When does daylight saving time end this year? Why do we turn our clocks back?

Daylight saving time will officially end at 2 a.m. Sunday, Nov. 6., allowing for an additional hour of sleep.
Daylight saving time will officially end at 2 a.m. Sunday, Nov. 6., allowing for an additional hour of sleep.

Despite howls of protest from the public each fall, and the best efforts of the North Carolina Legislature, daylight saving time will end once again next month.

The annual fall shift will see the state’s residents take a step back in time after setting their clocks back one hour. That short-term gain, however, will be offset by what can seem like an eternity of early nights and ever-shrinking days.

When does daylight saving time end in 2022?

Daylight saving time, which began on March 13, will officially end at 2 a.m. Sunday, Nov. 6. meaning residents will gain an additional hour of sleep.
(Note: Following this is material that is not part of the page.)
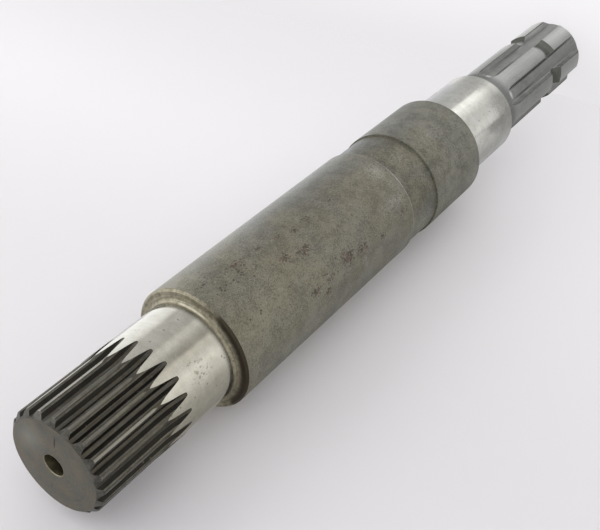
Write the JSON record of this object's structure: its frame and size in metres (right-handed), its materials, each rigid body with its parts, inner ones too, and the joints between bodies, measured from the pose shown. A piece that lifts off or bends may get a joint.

For those counting down the days until they can spring forward again, daylight saving time will resume on March 12, 2023.

More:Eastern North Carolina hunters: Lead fragments in deer meat could pose serious health risks

North Carolina’s efforts to make daylight saving time permanent

While few causes can be counted on to bring together North Carolina’s decidedly partisan politicians, one that almost did was the effort to make the state’s daylight saving time a year-round affair.
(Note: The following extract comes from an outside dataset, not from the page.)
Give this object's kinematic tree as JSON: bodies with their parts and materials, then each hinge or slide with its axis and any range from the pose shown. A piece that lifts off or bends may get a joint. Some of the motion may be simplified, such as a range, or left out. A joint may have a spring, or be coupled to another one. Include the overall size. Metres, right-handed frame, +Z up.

In 2021, state House Rep. Jason Saine, R-Lincoln, filed H.B. 307, N.C. Time Zone/Observe DST All Year, which would have provided more daylight for evening outdoor activities while  accepting the tradeoff of darker morning hours for commuters and children headed to school.
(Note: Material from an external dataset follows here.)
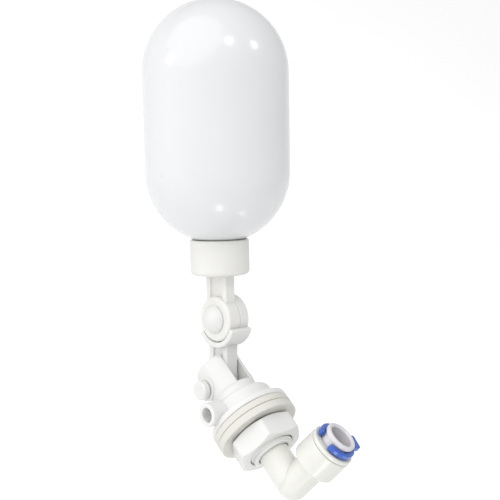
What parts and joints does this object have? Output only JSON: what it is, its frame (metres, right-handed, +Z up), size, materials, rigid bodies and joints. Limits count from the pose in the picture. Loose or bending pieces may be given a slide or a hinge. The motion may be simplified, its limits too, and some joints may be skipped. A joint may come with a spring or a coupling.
{
  "type": "float valve",
  "caption": "Small plastic bulkhead float valve with a bottle float on a hinged lever, a clamped knuckle, a fixing nut and a push-fit tube elbow.",
  "frame": {"origin": "on the body axis, in the plane where the tank wall bears on the flange gasket", "axes": "+Y along the body axis towards the outside of the tank, +Z up, +X towards the side spout"},
  "size_m": [0.042, 0.1251, 0.1005],
  "materials": {
    "white_moulding": "glossy, injection moulded",
    "float_plastic": "glossy, slightly translucent, blow moulded",
    "pale_rubber": "matte, slightly translucent",
    "ivory_moulding": "glossy, injection moulded",
    "stainless_steel": "thin stamped sheet",
    "blue_plastic": "satin, injection moulded",
    "black_rubber": "matte"
  },
  "bodies": {
    "valve": {"valve_body": "white_moulding", "inlet_nozzle": "white_moulding", "nozzle_oring": "black_rubber", "hinge_pin": "white_moulding", "pin_cap": "white_moulding", "flange_gasket": "pale_rubber"},
    "lever": {"lower_arm": "white_moulding"},
    "float_arm": {"upper_arm": "white_moulding", "knuckle_screw": "white_moulding", "knuckle_nut": "white_moulding", "float_shell": "float_plastic", "neck_seal": "pale_rubber"},
    "plunger": {"plunger": "white_moulding", "plunger_oring": "black_rubber", "seat_seal": "black_rubber"},
    "washer": {"outer_washer": "pale_rubber"},
    "nut": {"hex_nut": "white_moulding"},
    "elbow": {"elbow_body": "ivory_moulding", "spigot_oring": "black_rubber", "tube_oring": "black_rubber", "backup_ring": "ivory_moulding", "grip_ring": "stainless_steel", "collet_cartridge": "ivory_moulding"},
    "collet": {"collet": "ivory_moulding"},
    "clip": {"locking_clip": "blue_plastic"}
  },
  "joints": [
    {"name": "lever_swing", "type": "hinge", "parent": "valve", "child": "lever", "pos_m": [0, -0.0165, -0.002], "axis": [-1, 0, 0], "range_deg": [0, 38]},
    {"name": "plunger_slide", "type": "slide", "parent": "valve", "child": "plunger", "axis": [0, 1, 0], "range_m": [0, 0.00133]},
    {"name": "knuckle_bend", "type": "hinge", "parent": "lever", "child": "float_arm", "pos_m": [0, -0.02918, 0.01423], "axis": [-1, 0, 0], "range_deg": [-75, 60]},
    {"name": "nut_run", "type": "slide", "parent": "valve", "child": "washer", "axis": [0, 1, 0], "range_m": [0, 0.00467]},
    {"name": "nut_turn", "type": "hinge", "parent": "washer", "child": "nut", "pos_m": [0, 0, 0], "axis": [0, 1, 0], "range_deg": [0, 1260]},
    {"name": "elbow_swivel", "type": "hinge", "parent": "valve", "child": "elbow", "pos_m": [0, 0.0206, 0], "axis": [0, 1, 0], "continuous": true},
    {"name": "collet_travel", "type": "slide", "parent": "elbow", "child": "collet", "axis": [-0.2588, 0, 0.9659], "range_m": [0, 0.0005]},
    {"name": "clip_turn", "type": "hinge", "parent": "elbow", "child": "clip", "pos_m": [0, 0.0206, 0], "axis": [-0.2588, 0, 0.9659], "continuous": true}
  ],
  "couplings": [
    {"joint": "plunger_slide", "follows": "lever_swing", "m_per_rad": 0.002},
    {"joint": "nut_turn", "follows": "nut_run", "rad_per_m": 4699.5}
  ]
}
H.B. 307 eventually made it to the state House floor, where it passed 100-16. The bill received strong bi-partisan support from majorities in both parties.

A companion Senate bill, filed by Sen. Vickey Sawyer, R-Iredell, also received wide support and drew prominent co-sponsors such as Deputy Pro Tem Sen. Ralph Hise, R-Mitchell, and Majority Whip Sen. Jim Perry, R-Lenoir.

But despite the enthusiasm on both sides of the aisle, the bill has languished in the Senate Rules and Operations Committee, a veritable graveyard for legislation.

The state legislature has made moves to extend daylight saving time in the recent past. The N.C. Senate failed to pass a measure similar to H.B. 307 in 2019.

More:Fall's fear-filled festivities: 5 hair-raising Craven County attractions

Federal bills haven't turned back the clock, yet

The effort to make daylight saving time the year-round law of the land has also been taken up on the federal level. On March 14, the U.S. Senate voted to make daylight saving time permanent. Florida’s Republican Senator Marco Rubio sponsored the bill, known as the Sunshine Protection Act, while pointing to studies that indicate the fall time change is linked to increased heart attacks and pedestrian accidents.

After passing the Senate, however, the bill ran up against opposition in the U.S. House due to disagreements over its language. The fate of the Sunshine Protection Act remains uncertain.

The federal bill was hardly the first effort to address the public’s displeasure.

In 1973, the Emergency Daylight Saving Time Energy Conservation Act enacted year-round daylight saving time for a two-year experimental period between Jan. 6, 1974 and April 7, 1975. The experiment was cut short by Congress in October, 1974 due to concerns over dark winter mornings.

Daylight saving time has been in place in nearly all of the United States since the 1960s after being first tested in 1918. Year-round daylight savings time was used during World War Two and adopted again in 1973  to reduce energy use due to an oil embargo but was repealed a year later.

Since 2015, about 30 states have introduced legislation to end the twice-yearly changing of clocks. In November 2021, an Associated Press-NORC poll showed that 75% of Americans wanted to do away with the current model, while 25% approved of it.